I thought I'd end with this quote:
"I would like to buy $3 worth of God, please. Not enough to explode my soul or disturb my sleep, but just enough to equal a cup of warm milk or a snooze in the sunshine. I don’t want enough of God to make me love a black man or pick beets with a migrant. I want ecstasy, not transformation. I want warmth of the womb, not a new birth. I want a pound of the Eternal in a paper sack. I would like to buy $3 worth of God, please."-- Wilbur Rees

Hopefully you see the context is not literal. Rather it's poking at how LITTLE we DESIRE GOD. It's really convicting and when I read it, I thought "how awful." But I think that conviction can be taken two ways:
Option 1) We see something convicting and say "that's terrible. Well, I'm definitely not in THAT category" and we start to self-justify how are aren't really THAT bad or how we don't need to repent or allow God to change us because we really aren't that bad and we resent anything that makes us feel convicted by saying "I will not feel guilty. There is no need for me to change. I am just fine the way I am!"
OR
Option 2) We see something convicting and go "wow. Lord. Yep. Guilty." But it doesn't end there. We don't stay in our guilt. We confess. We "own it." We man up or in my case "woman up." And say, "God I surrender." I need You to grow my heart to care about You above all things. And we are forgiven. And He gives us strength to change.

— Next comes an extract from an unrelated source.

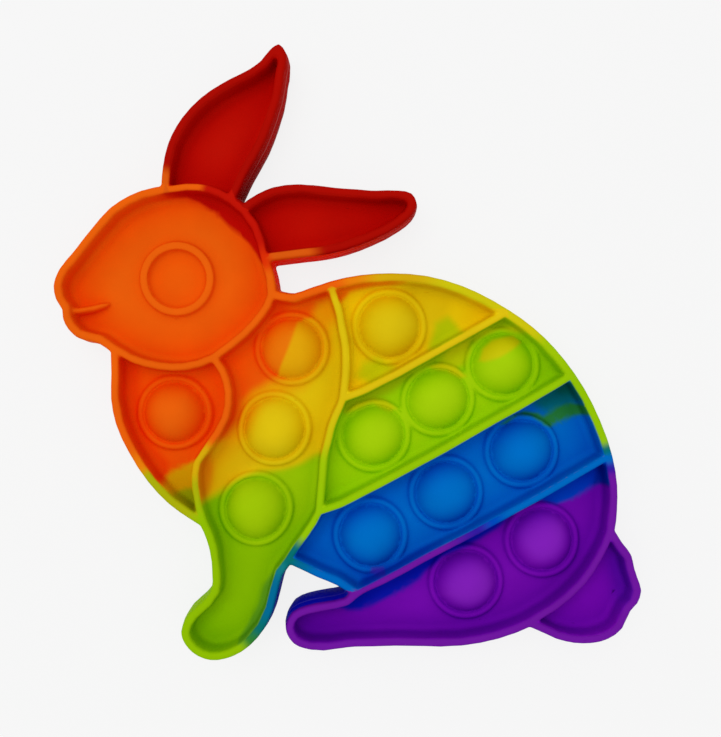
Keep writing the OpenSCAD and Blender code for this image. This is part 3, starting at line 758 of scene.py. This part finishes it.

So back to the beginning quote. We don't "totally redeem ourselves." Christ can. And does.

Come Ye Sinners (2 stanzas from my favorite Hymn ever)

"Come, ye weary, heavy laden, Bruised and broken by the fall; If you tarry 'til you're better, You will never come at all. Not the righteous, not the righteous; Sinners Jesus came to call. Let not conscience make you linger, Nor of fitness fondly dream; All the fitness He requireth Is to feel your need of Him. This He gives you, this He gives you, 'Tis the Spirit's rising beam."